Some parts of the interpreter need to call EVAL() on some Lisp form, and then do something with the computed value. The solution for this is to push onto the call stack a "continuation", which is just a SLANG function pointer and some associated state. Every time EVAL() finishes evaluating a Lisp form, it pops the calling continuation off the stack and passes control to it. I found out later that this is called "trampolined style". It is quite a flexible way to handle control flow, and for example it makes tail-call optimisation very easy.

Unfortunately it makes for control flow that is extremely difficult to understand. But I think it's just complicated because it's complicated. It's not obvious that there is an elegant way to implement it.

Benchmarking

I wrote a short program to test primality of an integer, in both SLANG and Lisp. (It does it the stupid way: just test for divisibility by odd numbers up to sqrt(n)).
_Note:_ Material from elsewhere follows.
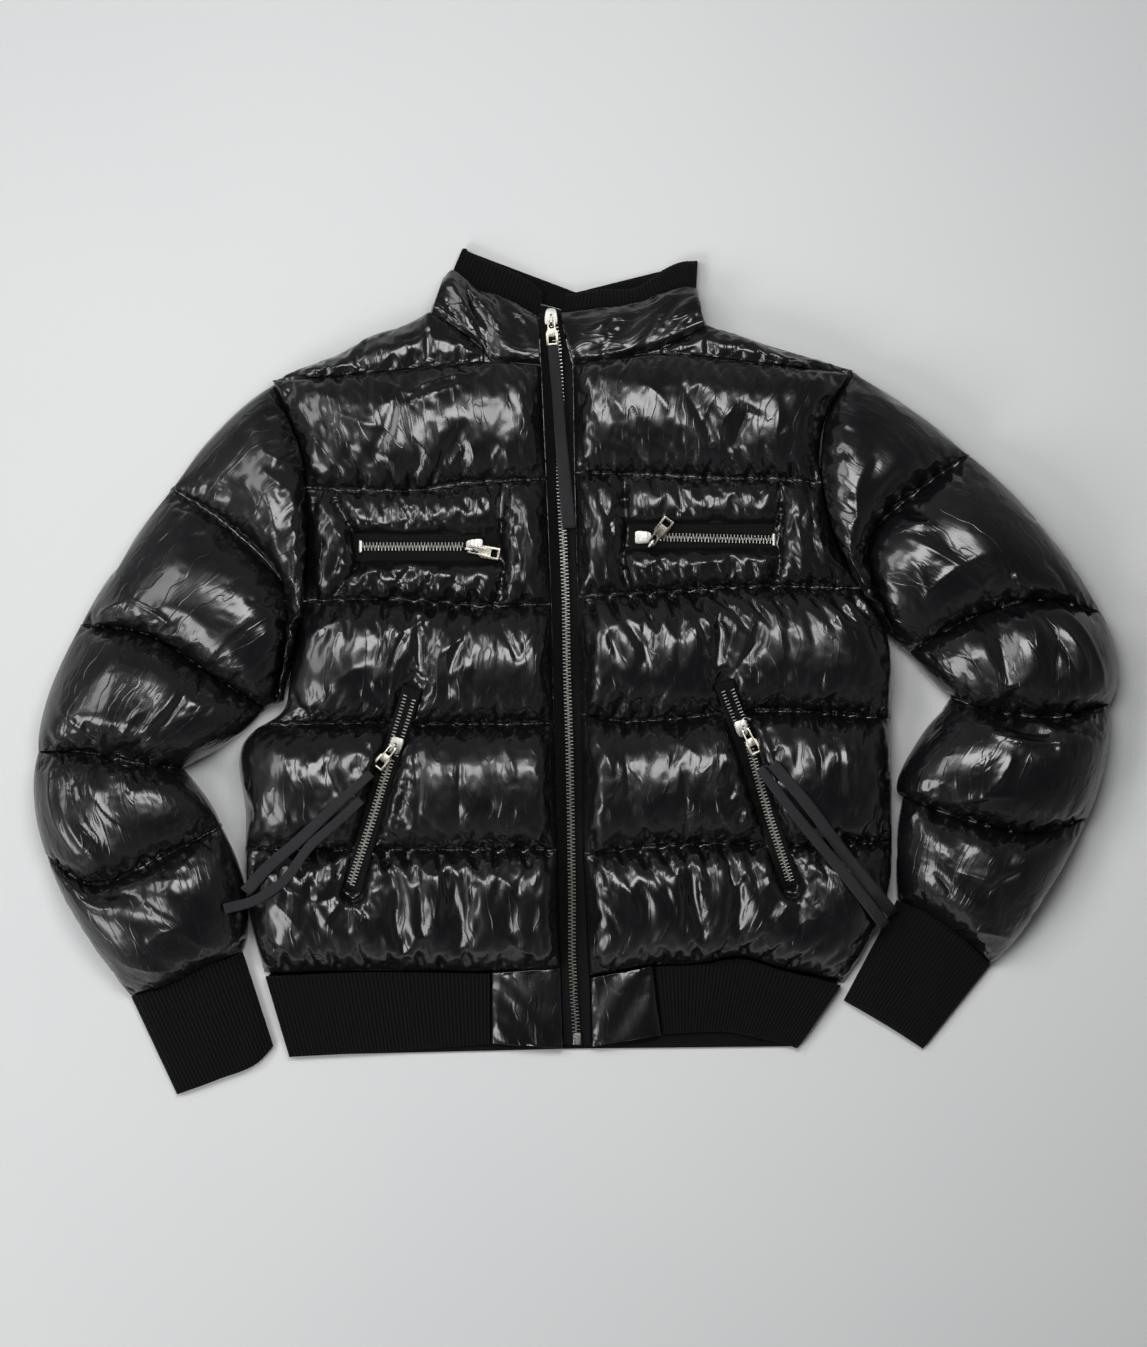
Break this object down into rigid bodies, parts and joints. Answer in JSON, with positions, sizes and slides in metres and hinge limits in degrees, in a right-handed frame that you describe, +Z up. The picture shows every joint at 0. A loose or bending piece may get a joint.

Here's a chart showing overall runtime for both the SLANG and the Lisp version, with the time for the SLANG version including the time it took to run the compiler, and the time in all cases being measured from hitting enter at the shell prompt to getting back at the shell prompt (i.e. including process switching overhead, which occurs twice if we need to run the compiler).

The time to run the SLANG program is dominated by the time it takes to compile it, in all tested inputs.

You can see that even with compilation time included, running the Lisp program takes longer as soon as we get up to about N=3000. In other words, if you have a program that does ~30 iterations of a trivial loop, you're better off writing it in SLANG even though it takes 20 seconds to compile.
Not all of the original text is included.